At the trial the question litigated simply related to the validity of the $14,500 mortgage. The trial court found that the mortgage had been satisfied and was not a lien upon the premises in question and dismissed the complaint upon the merits, and plaintiff appeals.
I am of the opinion that the complaint was properly dismissed. There was no dispute as to the facts relating to the alleged mortgage. It was given on the 11th of February, 1878, to secure the payment of $14,500 within five years thereafter, recorded in the proper clerk's office two days later, and on the 19th of March, 1883, assigned by the mortgagee to one Siebert, as the guardian of certain infant children, and the assignment recorded the day following. Siebert, as such guardian, on the 4th of April, 1883, executed a power of attorney to one Oothout, which provided, among other things, that the attorney was authorized to "receive all sums of money * * * now due or hereafter at any time to become due to me as guardian and trustee of said minors, including all principal and interest of any bonds and mortgages * * * and upon payment of any mortgage * * * to execute and acknowledge sufficient certificates to discharge the same of record." The power of attorney was also recorded and on the 28th of March, 1889, Oothout, as such attorney, gave a certificate of the satisfaction of the mortgage, which was also recorded.

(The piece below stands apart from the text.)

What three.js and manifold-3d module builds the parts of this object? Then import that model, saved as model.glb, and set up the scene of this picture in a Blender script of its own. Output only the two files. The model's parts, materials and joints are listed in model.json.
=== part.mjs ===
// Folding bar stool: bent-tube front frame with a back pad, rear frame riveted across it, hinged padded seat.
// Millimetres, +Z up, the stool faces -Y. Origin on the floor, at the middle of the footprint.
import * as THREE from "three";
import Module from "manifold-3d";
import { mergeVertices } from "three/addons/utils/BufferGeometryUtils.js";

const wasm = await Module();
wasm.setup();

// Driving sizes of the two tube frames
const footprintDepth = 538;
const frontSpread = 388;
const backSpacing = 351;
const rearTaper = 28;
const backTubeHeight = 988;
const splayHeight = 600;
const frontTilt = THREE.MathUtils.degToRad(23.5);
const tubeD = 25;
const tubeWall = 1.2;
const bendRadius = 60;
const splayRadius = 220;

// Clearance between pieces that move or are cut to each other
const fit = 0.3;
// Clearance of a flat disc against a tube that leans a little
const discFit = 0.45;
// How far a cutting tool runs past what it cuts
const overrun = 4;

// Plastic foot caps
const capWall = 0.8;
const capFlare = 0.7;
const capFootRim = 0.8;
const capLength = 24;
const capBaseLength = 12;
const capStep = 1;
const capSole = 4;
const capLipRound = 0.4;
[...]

The appellant contends that inasmuch as the power of attorney attempted to confer powers upon the attorney which the guardian could not delegate, that that invalidated the entire instrument. If it be assumed that the instrument is subject to the criticism that certain powers which the guardian could not delegate were attempted to be given to the attorney, this does not aid the appellant. The guardian not only had the right, but it was his duty, to collect debts due to and enforce claims in favor of his ward ( Chapman v. Tibbits, 33 N.Y. 289), and for this purpose he had the power by virtue of his appointment to employ an attorney. (15 Am. Eng. Ency. of Law [2d ed.] 56.) He could employ an attorney to foreclose the mortgage, and such employment would necessarily carry with it the power on the part of the attorney to receive the amount due and satisfy the mortgage, if paid before judgment, or if judgment were taken, to satisfy that, if paid before sale.

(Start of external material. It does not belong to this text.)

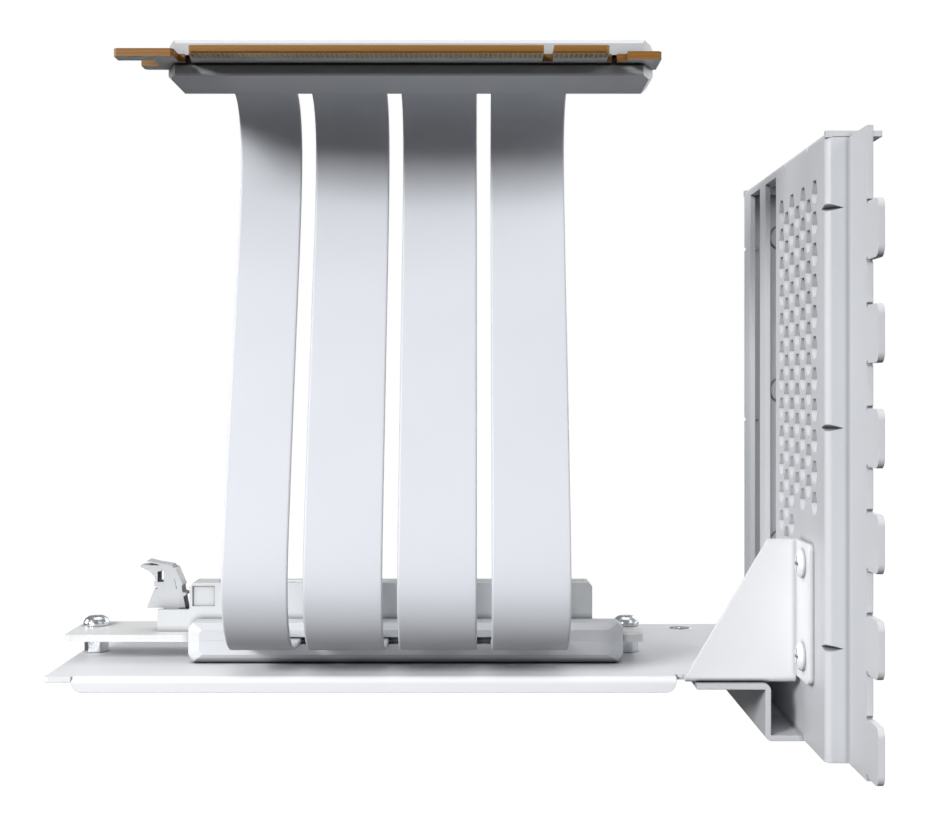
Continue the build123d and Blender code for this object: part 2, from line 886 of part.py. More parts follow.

Here, the guardian appointed an attorney to receive the principal of an overdue mortgage, and, on receipt of the amount due, to give a certificate of satisfaction. This, at most, was but the delegation of a ministerial act, and as such could be delegated by the guardian to the attorney. ( Gates v. Dudgeon, 173 N.Y. 426; Myers v. Mutual Life Ins. Co. of N.Y., 99 id. 1; Perry Trusts [5th ed.], § 409.) On the other hand, the mortgagor (the mortgage being past due) had a right to pay it, and if he did so to a person authorized to receive payment, he thereupon become entitled, as a matter of right, to have the mortgage satisfied, and there was no obligation resting upon him to see that a proper application was made of the money.

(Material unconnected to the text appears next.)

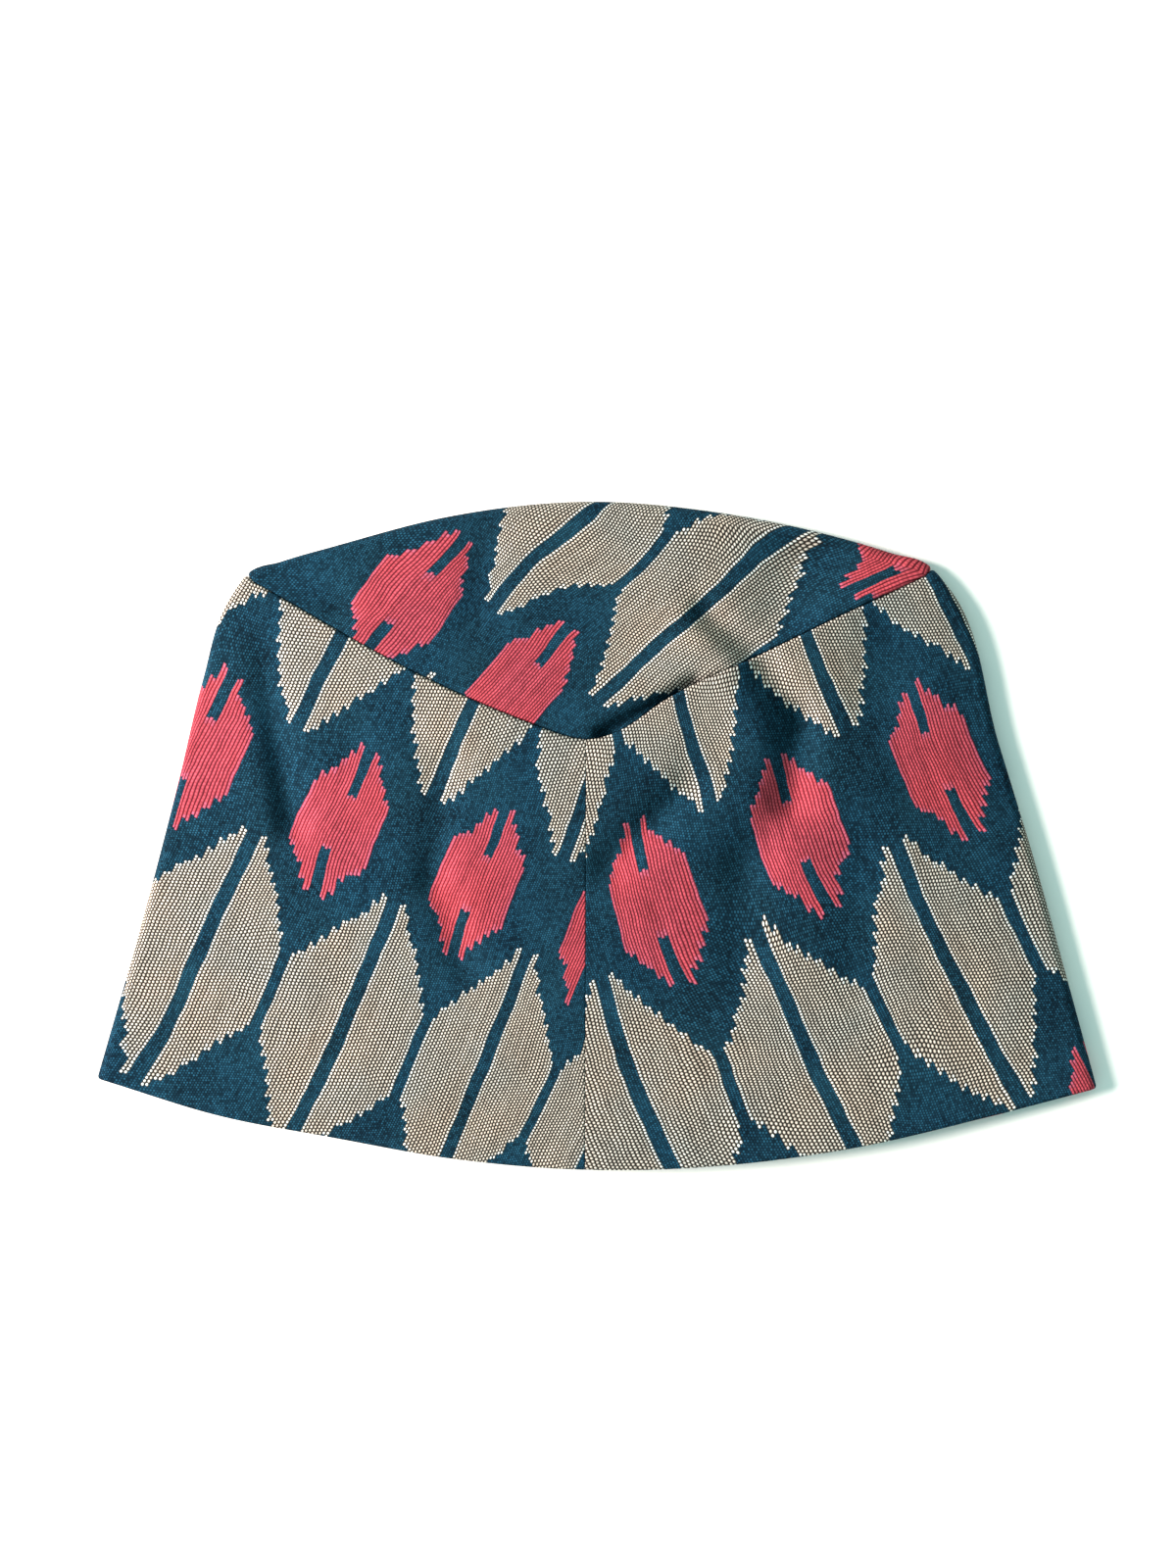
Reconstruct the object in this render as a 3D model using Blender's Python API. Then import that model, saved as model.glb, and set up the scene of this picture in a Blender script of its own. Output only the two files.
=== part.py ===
"""A dhaka topi, the woven cloth cap of Nepal, lying folded flat on a table.

Three cloth pieces make it: two half bands, which meet at a seam down the front and another down
the back, and a leaf-shaped crown that is folded on a ridge. The front half lies on top, the back
half lies flat on the table, and the rim is open towards -Y. Each piece is one closed cloth wall.
The sizes below are in millimetres: +X to the wearer's left as it lies, +Y from the rim to the
ridge, +Z up from the table.
"""
from collections import namedtuple

import bmesh
import bpy
import numpy as np

MM = 0.001

# The cloth and its seams
WALL = 1.8
SEAM_GAP = 0.3
SEAM_PULL = 0.42
WELD = 0.00001

# How the folded cap stands up from the table
FOLD_RADIUS = 3.0
RIM_HEIGHT = 10.0
SEAM_HEIGHT = 17.0
CROWN_STEP = 1.2
SIDE_FALL = 2.4
CROWN_FALL = 1.5
BACK_RIM_INSET = 1.5

# How finely each piece is divided; band and crown share their divisions along the crown seam
BAND_ROWS = 18
SEAM_DIVISIONS = 18
FOLD_STEPS = 5
CROWN_FRONT_STEPS = 9
CROWN_BACK_STEPS = 3
SHARP_ANGLE = np.radians(50.0)

OutlinePoint = namedtuple("OutlinePoint", "station x y")
EdgePoint = namedtuple("EdgePoint", "across x y")
Crease = namedtuple("Crease", "name x0 y0 x1 y1 width depth")

# The folded outline: stations 0 to 1 climb the left fold from the rim, 1 to 3 follow the ridge of
# the crown, and 3 to 4 come down the right fold to the rim.
OUTLINE = (
    OutlinePoint(0.000, -140.2, -68.0),
    OutlinePoint(0.310, -127.6, -23.9),
    OutlinePoint(0.593, -117.1, 16.5),
    OutlinePoint(0.785, -110.5, 44.0),
    OutlinePoint(0.933, -104.0, 64.9),
    OutlinePoint(1.000, -98.2, 73.4),
    OutlinePoint(1.100, -88.6, 77.0),
    OutlinePoint(1.258, -73.4, 81.4),
    OutlinePoint(1.592, -41.3, 89.7),
    OutlinePoint(2.007, -1.4, 93.8),
    OutlinePoint(2.356, 32.2, 91.0),
    OutlinePoint(2.677, 63.0, 85.0),
    OutlinePoint(2.880, 82.4, 79.4),
    OutlinePoint(3.000, 94.1, 75.1),
    OutlinePoint(3.056, 99.6, 68.5),
    OutlinePoint(3.346, 112.8, 25.9),
    OutlinePoint(3.560, 122.6, -6.3),
    OutlinePoint(3.779, 131.4, -38.0),
    OutlinePoint(4.000, 140.3, -70.7),
)
RIDGE_MIDDLE = 2.0
OUTLINE_END = 4.0
STATION_STEP = 0.004

# The rim of the front half, from the left fold (-1) over the front seam (0) to the right fold (1)
RIM = (
    EdgePoint(-1.00, -140.2, -68.0),
    EdgePoint(-0.76, -107.5, -77.8),
    EdgePoint(-0.53, -75.4, -83.9),
    EdgePoint(-0.26, -39.3, -90.2),
    EdgePoint(0.00, -3.3, -93.2),
    EdgePoint(0.30, 39.3, -91.6),
    EdgePoint(0.53, 72.9, -86.9),
    EdgePoint(0.83, 115.8, -77.0),
    EdgePoint(1.00, 140.3, -70.7),
)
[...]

In addition to what has already been stated, there was no proof that the mortgage, if not satisfied of record, was a lien upon the premises at the time fixed for the closing of the title; on the contrary, it appeared from plaintiff's proof that the debt, to secure payment of which the mortgage was given, became due and payable more than twenty years prior to the time fixed for closing the title. The mortgage was given February 11, 1878, to secure the payment of $14,500 within five years thereafter, or February 11, 1883. The time fixed for closing the title was August 31, 1904, more than twenty-one years after the mortgage became due. There was, therefore, a presumption, the debt having been more than twenty years past due, that it had been paid, and this was sufficient in the absence of any other evidence bearing on the subject, to show that the mortgage had ceased to be a lien on the real estate. It was a rule of the common law that the payment of a bond or other specialty would be presumed after the lapse of twenty years from the time when it became due, in the absence of evidence explaining the delay, and this rule has frequently been applied in this State. ( Clark v. Hopkins, 7 Johns. 556; Jackson v. Pratt, 10 id. 381; Bean v. Tonnele, 94 N.Y. 381; Rosenstock v. Dessar, 109 App. Div. 10. ) The debt, to secure payment of which the mortgage was given, as already indicated, was more than twenty years past due, and an action could not, therefore, have been maintained either upon the bond accompanying the mortgage or to foreclose the mortgage itself (Code Civ. Proc. § 381) unless within that time there had been a payment of either principal or interest. Plaintiff gave no proof of such payment; on the contrary, the only evidence bearing on the subject is that given by the defendant that the mortgage had been, in fact, satisfied. Under such circumstances the mortgage did not constitute a valid objection to the title. ( Belmont v. O'Brien, 12 N.Y. 394; Martin v. Stoddard, 127 id. 61; Katz v. Kaiser, 10 App. Div. 137; affd., 154 N.Y. 294; Knapp v. Crane, 14 App. Div. 120; Paget v. Melcher, 42 id. 76.)
The fact that the guardian has, so far as the record shows, not accounted in court, is of no importance. A guardian is not absolutely bound to account in court for the property of his ward. He may account out of court when the ward arrives at the age of twenty-one years and if such accounting be fairly and honestly made, and no advantage taken of the ward, a release given by him to the guardian is just as effective as a decree entered in court. ( Matter of Wagner, 119 N.Y. 28; Matter of Pruyn, 141 id. 544.)
The judgment appealed from, therefore, should be affirmed, with costs.
O'BRIEN, P.J., PATTERSON, LAUGHLIN and HOUGHTON, JJ., concurred.
Judgment affirmed, with costs. Order filed.